EXERCISE PROMPT: Beginning at the first line of the data, print each line exactly, stopping after the line that contains "from FreeCAD import".

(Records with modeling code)
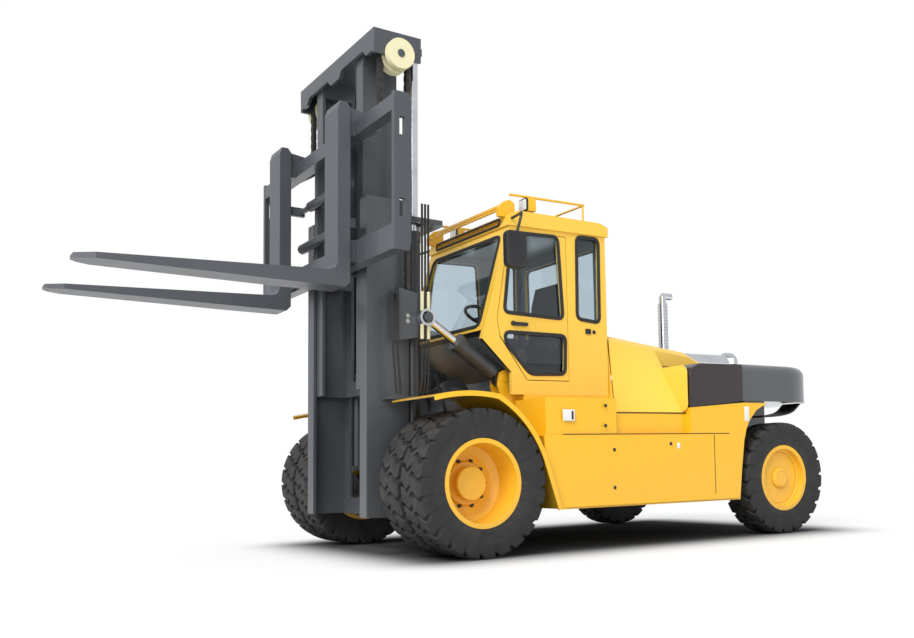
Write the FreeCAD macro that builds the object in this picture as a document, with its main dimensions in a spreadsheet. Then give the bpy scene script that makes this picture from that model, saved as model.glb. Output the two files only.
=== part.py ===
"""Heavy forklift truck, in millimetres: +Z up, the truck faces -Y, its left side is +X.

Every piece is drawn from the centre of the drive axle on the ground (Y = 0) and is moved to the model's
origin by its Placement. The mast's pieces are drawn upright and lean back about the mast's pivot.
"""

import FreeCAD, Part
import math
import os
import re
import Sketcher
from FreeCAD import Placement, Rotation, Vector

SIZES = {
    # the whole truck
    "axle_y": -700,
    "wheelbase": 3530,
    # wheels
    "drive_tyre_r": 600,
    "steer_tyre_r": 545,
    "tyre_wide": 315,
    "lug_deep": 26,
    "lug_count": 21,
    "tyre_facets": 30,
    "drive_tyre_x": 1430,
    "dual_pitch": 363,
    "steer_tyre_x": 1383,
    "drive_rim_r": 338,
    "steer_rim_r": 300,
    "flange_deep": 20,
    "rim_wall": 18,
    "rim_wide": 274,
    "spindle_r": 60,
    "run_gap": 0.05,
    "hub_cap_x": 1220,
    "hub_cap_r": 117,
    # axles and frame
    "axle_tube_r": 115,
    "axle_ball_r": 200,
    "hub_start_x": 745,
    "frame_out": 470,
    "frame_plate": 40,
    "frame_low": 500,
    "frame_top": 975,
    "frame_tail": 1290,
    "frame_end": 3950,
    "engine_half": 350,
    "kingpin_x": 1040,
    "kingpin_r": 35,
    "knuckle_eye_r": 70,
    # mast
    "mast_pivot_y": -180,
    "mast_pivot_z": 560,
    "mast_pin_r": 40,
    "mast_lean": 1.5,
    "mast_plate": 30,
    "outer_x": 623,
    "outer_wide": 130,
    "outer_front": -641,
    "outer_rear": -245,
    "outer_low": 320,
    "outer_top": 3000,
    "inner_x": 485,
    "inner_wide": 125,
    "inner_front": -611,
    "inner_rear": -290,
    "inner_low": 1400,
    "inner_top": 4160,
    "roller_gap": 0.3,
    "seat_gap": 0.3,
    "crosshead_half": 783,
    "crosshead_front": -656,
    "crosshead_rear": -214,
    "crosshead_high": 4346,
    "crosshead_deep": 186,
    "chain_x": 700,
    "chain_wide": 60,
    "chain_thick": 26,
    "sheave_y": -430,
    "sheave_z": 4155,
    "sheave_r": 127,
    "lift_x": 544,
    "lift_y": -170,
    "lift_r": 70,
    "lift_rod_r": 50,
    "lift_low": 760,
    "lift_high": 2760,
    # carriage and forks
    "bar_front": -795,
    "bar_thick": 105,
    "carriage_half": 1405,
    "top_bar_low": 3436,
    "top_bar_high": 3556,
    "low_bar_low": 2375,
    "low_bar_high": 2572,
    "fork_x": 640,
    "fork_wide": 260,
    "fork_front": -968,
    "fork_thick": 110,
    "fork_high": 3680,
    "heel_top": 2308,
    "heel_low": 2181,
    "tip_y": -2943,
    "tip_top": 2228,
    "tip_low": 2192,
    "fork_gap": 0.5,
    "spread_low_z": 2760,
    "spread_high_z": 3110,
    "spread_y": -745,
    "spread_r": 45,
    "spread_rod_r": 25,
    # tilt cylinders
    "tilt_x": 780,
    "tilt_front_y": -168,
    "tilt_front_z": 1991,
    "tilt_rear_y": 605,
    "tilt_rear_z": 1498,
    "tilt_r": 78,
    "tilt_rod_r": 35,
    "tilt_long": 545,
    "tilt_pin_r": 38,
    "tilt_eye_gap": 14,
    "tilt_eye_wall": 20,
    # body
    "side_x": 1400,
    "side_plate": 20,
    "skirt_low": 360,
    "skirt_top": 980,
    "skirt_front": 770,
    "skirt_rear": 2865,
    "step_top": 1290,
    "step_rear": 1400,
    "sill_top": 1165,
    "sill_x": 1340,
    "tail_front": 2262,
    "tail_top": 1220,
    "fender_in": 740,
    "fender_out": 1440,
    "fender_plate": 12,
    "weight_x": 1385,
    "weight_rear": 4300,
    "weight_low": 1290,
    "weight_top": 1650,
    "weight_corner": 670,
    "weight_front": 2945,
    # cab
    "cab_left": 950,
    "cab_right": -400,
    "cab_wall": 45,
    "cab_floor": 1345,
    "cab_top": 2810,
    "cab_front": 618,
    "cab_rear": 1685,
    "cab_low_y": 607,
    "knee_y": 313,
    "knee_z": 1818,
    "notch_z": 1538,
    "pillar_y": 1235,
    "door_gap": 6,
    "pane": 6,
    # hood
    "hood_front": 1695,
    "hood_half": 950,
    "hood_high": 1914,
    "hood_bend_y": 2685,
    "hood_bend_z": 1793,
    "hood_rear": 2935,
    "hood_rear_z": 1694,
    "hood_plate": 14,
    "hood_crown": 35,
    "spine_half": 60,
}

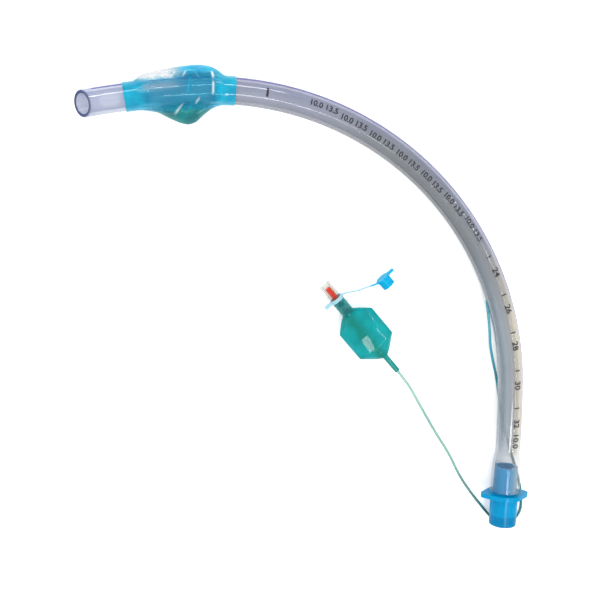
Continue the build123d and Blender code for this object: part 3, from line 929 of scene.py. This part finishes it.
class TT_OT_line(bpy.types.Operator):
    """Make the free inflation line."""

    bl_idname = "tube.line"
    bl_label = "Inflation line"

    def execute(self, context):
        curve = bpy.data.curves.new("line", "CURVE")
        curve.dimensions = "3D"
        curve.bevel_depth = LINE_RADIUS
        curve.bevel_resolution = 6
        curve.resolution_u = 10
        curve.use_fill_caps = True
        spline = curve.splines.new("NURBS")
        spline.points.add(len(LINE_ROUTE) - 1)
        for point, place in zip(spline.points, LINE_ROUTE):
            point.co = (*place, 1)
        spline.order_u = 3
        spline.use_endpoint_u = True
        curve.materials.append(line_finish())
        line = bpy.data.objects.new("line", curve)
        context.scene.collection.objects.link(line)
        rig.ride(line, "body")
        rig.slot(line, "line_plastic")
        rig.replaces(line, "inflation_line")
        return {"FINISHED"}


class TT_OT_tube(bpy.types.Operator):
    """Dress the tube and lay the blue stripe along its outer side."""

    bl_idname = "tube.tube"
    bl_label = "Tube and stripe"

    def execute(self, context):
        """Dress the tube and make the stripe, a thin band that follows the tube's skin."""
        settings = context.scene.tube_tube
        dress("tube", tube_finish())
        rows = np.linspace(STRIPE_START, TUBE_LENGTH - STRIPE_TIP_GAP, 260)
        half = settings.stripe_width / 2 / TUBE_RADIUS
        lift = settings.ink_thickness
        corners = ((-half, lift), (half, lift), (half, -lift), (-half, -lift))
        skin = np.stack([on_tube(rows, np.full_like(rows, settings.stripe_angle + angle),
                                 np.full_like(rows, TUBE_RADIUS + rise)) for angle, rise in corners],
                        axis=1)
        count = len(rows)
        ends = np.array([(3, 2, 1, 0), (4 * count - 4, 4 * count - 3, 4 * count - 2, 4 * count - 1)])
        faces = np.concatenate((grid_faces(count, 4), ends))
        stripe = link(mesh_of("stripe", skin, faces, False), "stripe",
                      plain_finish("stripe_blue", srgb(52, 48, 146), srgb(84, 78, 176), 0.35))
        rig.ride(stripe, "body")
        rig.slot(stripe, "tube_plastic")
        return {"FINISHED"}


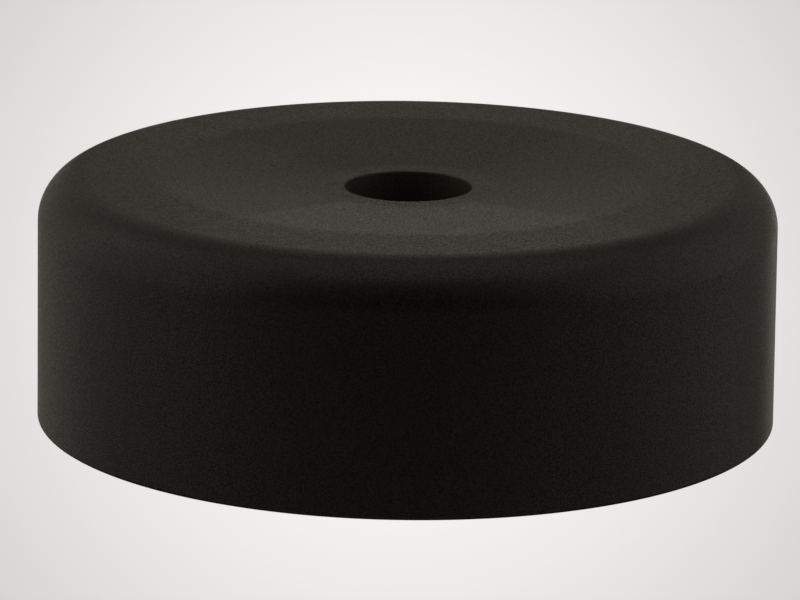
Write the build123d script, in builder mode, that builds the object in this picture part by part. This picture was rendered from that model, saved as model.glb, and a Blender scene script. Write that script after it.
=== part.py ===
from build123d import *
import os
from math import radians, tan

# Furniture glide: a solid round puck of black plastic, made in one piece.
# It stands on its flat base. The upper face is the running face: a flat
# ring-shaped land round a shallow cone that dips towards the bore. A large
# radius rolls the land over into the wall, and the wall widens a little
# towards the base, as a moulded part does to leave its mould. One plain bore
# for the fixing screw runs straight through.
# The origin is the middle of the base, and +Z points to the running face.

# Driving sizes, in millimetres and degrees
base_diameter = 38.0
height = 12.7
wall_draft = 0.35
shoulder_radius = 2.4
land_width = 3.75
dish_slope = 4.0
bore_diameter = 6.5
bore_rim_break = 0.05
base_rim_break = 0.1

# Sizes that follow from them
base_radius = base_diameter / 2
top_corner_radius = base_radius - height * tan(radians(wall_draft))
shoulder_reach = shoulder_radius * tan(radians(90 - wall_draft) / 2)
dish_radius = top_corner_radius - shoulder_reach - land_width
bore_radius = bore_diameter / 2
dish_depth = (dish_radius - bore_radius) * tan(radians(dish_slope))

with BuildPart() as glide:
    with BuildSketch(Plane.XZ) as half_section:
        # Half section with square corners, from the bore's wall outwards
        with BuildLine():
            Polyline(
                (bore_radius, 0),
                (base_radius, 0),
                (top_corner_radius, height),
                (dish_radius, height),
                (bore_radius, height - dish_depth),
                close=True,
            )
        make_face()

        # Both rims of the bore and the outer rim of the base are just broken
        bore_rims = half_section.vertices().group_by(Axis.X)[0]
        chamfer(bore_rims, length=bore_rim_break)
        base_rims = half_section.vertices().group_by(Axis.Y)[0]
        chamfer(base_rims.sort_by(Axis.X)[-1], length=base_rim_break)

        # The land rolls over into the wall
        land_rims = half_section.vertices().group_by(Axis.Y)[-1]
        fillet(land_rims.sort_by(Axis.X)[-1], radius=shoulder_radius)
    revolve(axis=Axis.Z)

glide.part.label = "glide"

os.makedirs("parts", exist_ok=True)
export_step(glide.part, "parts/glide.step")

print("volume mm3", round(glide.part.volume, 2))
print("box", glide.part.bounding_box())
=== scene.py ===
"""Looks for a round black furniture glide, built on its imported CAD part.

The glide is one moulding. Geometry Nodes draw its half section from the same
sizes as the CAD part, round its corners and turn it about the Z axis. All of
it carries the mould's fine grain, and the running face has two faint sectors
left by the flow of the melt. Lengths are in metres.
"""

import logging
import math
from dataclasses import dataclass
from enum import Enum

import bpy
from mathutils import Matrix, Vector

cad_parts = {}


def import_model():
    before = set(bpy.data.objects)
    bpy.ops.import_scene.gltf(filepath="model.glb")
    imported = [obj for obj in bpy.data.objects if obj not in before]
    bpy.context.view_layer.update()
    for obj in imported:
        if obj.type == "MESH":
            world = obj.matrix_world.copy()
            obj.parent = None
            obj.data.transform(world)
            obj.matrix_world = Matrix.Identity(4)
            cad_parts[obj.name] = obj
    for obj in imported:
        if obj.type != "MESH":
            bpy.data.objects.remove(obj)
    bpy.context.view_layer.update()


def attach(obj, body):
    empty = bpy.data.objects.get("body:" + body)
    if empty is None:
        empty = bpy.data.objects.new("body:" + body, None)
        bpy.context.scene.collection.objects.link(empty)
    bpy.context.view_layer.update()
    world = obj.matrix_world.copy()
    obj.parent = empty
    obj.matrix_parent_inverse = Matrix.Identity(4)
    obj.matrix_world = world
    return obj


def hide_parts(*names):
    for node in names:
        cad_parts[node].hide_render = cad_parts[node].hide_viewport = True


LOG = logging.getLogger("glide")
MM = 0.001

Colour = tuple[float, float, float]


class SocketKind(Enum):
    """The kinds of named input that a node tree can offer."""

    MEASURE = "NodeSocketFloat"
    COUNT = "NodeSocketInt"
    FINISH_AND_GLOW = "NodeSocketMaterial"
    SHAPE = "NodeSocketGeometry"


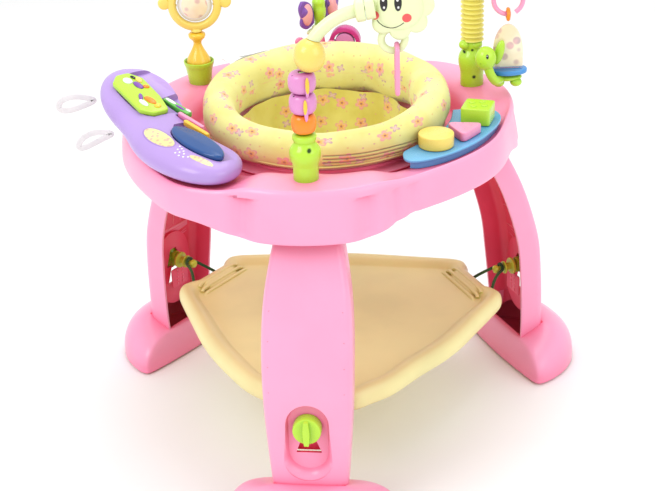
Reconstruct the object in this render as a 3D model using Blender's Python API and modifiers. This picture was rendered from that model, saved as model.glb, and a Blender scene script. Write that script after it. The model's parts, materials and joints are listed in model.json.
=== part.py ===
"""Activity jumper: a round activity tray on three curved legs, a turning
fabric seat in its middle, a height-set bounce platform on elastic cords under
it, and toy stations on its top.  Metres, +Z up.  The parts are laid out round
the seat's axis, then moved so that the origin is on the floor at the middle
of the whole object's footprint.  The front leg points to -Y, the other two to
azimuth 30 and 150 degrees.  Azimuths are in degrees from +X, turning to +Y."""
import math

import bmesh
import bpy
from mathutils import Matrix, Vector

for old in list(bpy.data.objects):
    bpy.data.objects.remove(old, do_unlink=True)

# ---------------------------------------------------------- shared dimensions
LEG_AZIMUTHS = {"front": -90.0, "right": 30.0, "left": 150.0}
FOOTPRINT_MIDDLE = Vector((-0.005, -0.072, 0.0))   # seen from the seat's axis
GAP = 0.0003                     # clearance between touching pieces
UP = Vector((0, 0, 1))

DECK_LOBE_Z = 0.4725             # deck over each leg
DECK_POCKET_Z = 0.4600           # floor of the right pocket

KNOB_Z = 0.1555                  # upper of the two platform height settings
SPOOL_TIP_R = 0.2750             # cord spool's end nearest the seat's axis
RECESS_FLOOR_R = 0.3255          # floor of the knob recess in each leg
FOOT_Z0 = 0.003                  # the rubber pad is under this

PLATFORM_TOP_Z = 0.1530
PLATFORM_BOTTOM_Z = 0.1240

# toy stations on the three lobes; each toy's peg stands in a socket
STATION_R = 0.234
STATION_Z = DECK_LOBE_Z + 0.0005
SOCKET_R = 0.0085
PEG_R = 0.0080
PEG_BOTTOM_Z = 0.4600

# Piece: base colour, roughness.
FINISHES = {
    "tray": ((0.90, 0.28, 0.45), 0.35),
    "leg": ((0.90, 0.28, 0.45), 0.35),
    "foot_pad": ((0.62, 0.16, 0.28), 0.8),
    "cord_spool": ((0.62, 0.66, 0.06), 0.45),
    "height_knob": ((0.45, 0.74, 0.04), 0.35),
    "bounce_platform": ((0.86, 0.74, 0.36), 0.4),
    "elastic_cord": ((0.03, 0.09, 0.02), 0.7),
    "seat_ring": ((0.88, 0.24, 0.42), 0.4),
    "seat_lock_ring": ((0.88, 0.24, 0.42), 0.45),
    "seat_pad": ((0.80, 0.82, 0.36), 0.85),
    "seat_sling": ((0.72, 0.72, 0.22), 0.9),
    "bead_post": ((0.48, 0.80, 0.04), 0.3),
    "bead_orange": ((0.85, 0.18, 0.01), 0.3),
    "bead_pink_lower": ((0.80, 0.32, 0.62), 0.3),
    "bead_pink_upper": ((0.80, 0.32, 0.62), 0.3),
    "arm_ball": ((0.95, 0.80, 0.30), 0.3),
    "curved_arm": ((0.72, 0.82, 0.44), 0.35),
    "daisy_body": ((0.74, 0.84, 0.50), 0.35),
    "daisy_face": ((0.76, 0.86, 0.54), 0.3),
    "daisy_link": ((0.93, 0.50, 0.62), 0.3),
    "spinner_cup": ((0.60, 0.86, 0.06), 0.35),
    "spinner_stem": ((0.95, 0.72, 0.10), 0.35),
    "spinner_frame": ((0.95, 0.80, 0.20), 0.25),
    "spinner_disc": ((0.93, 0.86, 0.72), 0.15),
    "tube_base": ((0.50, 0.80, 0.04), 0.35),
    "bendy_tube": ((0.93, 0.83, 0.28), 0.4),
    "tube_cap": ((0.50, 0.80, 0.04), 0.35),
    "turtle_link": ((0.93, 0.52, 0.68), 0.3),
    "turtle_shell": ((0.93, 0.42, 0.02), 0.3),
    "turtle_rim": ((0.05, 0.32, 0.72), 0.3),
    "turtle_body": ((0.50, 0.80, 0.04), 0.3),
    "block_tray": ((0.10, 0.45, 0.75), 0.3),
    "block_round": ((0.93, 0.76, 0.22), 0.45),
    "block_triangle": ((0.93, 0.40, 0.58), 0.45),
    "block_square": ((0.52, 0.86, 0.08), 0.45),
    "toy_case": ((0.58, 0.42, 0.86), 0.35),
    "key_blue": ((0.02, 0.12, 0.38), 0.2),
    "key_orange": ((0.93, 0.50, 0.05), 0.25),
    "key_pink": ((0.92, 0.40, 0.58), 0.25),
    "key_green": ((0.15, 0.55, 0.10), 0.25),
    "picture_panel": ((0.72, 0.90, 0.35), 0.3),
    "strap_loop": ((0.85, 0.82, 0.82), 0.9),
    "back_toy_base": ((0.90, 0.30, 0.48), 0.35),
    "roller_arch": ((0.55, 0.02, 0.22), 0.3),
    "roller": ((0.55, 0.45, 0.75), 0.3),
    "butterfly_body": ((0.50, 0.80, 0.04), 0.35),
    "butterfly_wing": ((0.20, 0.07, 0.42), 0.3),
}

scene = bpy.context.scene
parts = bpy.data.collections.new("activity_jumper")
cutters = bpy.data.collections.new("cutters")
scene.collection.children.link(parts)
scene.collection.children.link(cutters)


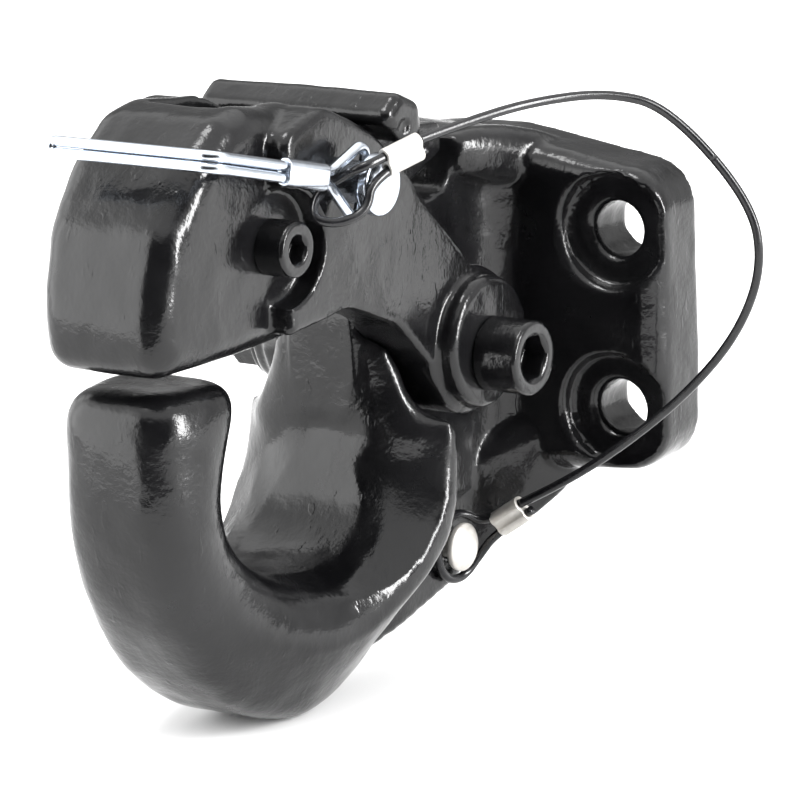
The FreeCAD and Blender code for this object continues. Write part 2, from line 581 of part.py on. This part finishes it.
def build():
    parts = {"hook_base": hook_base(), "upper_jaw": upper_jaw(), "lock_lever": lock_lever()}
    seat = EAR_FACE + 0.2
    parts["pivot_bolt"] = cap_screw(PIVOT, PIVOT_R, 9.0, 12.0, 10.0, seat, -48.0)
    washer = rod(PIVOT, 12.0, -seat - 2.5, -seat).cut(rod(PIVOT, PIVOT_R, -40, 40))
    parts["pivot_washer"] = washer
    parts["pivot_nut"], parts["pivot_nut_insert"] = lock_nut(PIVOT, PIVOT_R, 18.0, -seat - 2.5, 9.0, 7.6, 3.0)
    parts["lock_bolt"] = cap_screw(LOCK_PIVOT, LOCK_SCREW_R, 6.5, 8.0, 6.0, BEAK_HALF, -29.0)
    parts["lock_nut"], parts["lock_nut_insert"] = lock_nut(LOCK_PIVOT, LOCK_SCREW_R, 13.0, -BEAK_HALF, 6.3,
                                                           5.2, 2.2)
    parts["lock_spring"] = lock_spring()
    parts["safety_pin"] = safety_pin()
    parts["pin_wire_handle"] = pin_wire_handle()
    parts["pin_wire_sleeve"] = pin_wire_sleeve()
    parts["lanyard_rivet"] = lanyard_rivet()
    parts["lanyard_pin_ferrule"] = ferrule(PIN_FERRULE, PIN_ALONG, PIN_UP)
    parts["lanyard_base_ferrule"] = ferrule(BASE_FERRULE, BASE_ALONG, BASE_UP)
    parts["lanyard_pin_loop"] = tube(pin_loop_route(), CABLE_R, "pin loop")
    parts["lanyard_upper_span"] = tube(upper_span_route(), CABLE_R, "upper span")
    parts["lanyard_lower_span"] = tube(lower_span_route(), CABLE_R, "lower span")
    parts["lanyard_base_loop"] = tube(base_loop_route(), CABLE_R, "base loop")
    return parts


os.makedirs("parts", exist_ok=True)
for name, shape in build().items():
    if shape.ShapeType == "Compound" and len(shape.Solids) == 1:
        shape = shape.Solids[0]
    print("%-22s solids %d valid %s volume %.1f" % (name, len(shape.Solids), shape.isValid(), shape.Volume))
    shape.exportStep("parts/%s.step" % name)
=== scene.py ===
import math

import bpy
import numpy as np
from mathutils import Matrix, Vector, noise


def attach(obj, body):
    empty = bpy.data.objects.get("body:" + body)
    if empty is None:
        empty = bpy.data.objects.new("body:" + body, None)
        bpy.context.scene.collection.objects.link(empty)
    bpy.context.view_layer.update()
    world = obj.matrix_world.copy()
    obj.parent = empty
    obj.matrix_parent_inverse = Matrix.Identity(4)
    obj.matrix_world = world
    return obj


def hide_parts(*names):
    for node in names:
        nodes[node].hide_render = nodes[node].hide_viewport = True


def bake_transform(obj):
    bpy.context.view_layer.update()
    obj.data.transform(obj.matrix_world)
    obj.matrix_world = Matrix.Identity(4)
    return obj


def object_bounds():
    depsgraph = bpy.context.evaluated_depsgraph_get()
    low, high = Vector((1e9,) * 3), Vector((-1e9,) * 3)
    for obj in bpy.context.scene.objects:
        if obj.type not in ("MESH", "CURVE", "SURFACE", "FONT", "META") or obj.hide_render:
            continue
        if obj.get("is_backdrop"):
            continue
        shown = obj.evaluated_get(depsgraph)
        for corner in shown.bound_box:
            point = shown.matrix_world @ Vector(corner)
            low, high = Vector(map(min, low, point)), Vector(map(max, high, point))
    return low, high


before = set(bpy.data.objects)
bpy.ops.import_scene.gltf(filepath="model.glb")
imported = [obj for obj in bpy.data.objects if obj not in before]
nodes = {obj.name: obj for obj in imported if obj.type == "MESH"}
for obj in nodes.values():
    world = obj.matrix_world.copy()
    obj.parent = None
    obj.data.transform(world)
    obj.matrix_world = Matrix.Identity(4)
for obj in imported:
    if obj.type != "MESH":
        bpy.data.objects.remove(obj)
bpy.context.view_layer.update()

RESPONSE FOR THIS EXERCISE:
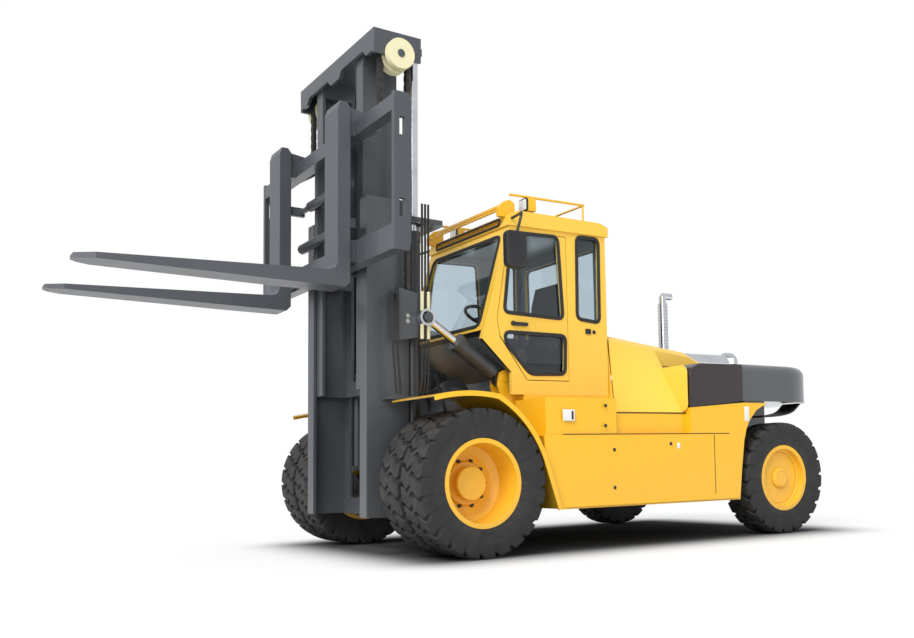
Write the FreeCAD macro that builds the object in this picture as a document, with its main dimensions in a spreadsheet. Then give the bpy scene script that makes this picture from that model, saved as model.glb. Output the two files only.
=== part.py ===
"""Heavy forklift truck, in millimetres: +Z up, the truck faces -Y, its left side is +X.

Every piece is drawn from the centre of the drive axle on the ground (Y = 0) and is moved to the model's
origin by its Placement. The mast's pieces are drawn upright and lean back about the mast's pivot.
"""

import FreeCAD, Part
import math
import os
import re
import Sketcher
from FreeCAD import Placement, Rotation, Vector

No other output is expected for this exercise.